Lockport (population 15,191) was platted in 1837 by the Illinois and Michigan (I&M) Canal commissioners as their headquarters. When completed in 1848, the I&M Canal stretched from Lake Michigan to the Illinois and Mississippi Rivers, thus forming a critical link in the nation’s transportation network. The community of Lockport became a hub for the transport and milling of corn, wheat, and other crops.
To a great extent, Lockport’s fortunes mirrored the rise and fall of the I&M Canal, which, by 1900, had become outdated. New industry arrived in 1911, when the Texaco Company opened a refinery in Lockport, and barge traffic returned in 1933 with the opening of the Lockport Lock and Dam on the Illinois Waterway. The refinery closed in the 1980s, however, and the City has diversified economically, notably through heritage tourism.

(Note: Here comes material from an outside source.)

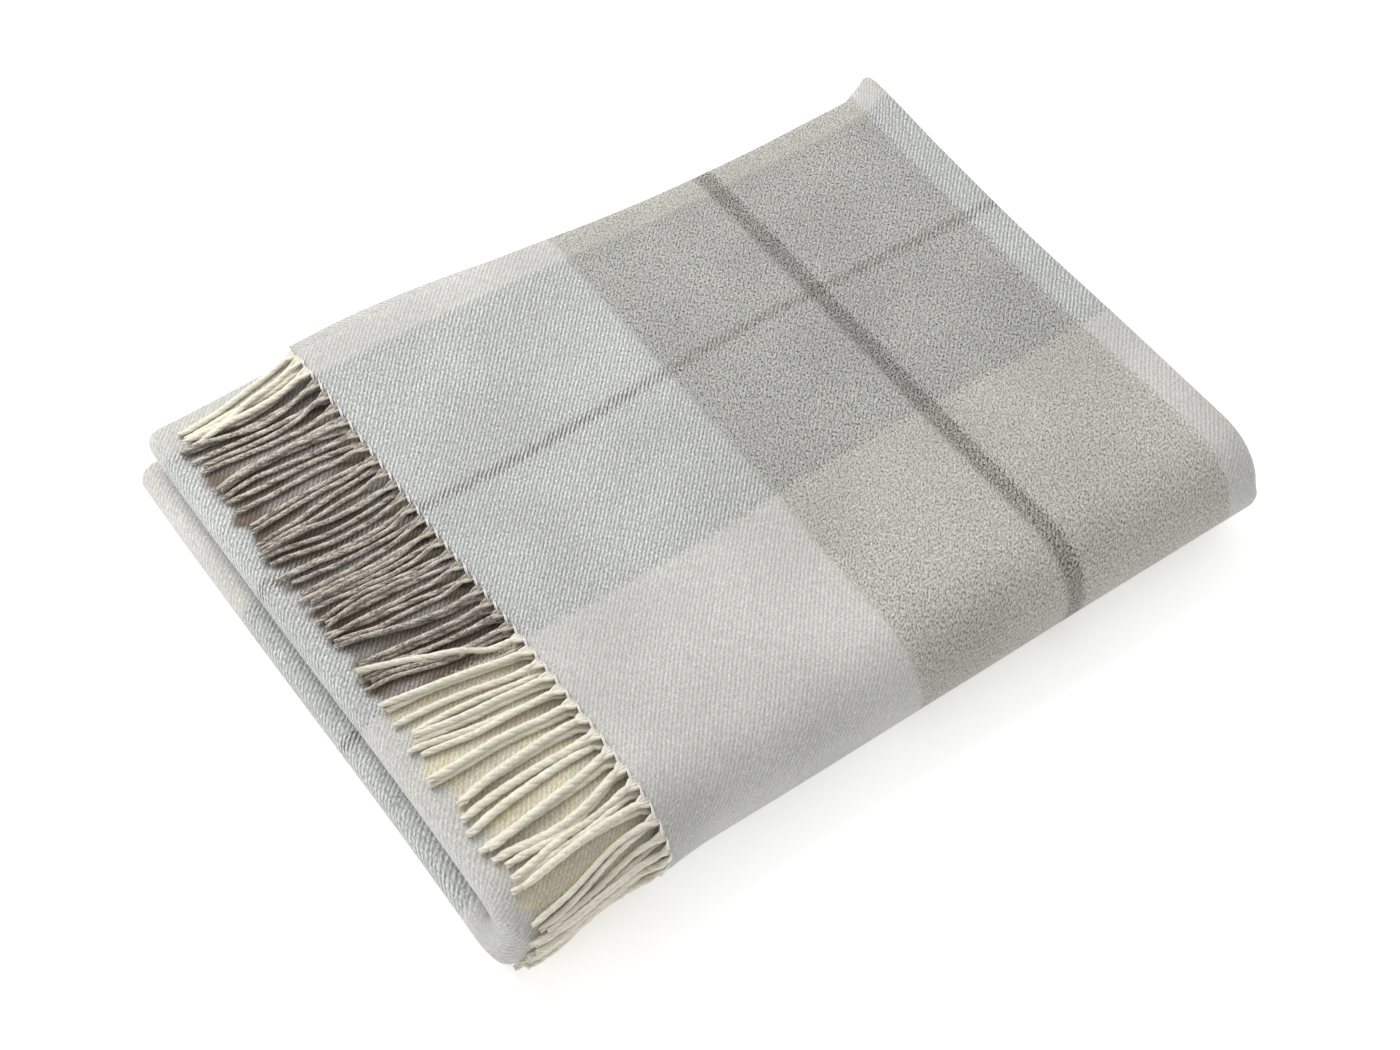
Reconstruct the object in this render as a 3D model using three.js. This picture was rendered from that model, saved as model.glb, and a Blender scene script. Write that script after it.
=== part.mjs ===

In 1984, the I&M National Heritage Corridor was designated as America's first National Heritage Corridor. This recognition led to financial and technical assistance for historic communities like Lockport within the corridor. The I&M Canal National Heritage Commission recently provided funds to help Lockport purchase seasonal banners as part of its program of downtown streetscape improvements. The City has also established a Facade Grant Program to promote improvements to buildings in the historic downtown.
For the past 34 years, Lockport has held its Old Canal Days Festival adjacent to the canal. Living history demonstrations and guided walking tours of the historic district are among the featured events of this annual community celebration.
Designated a Preserve America Community in November 2006.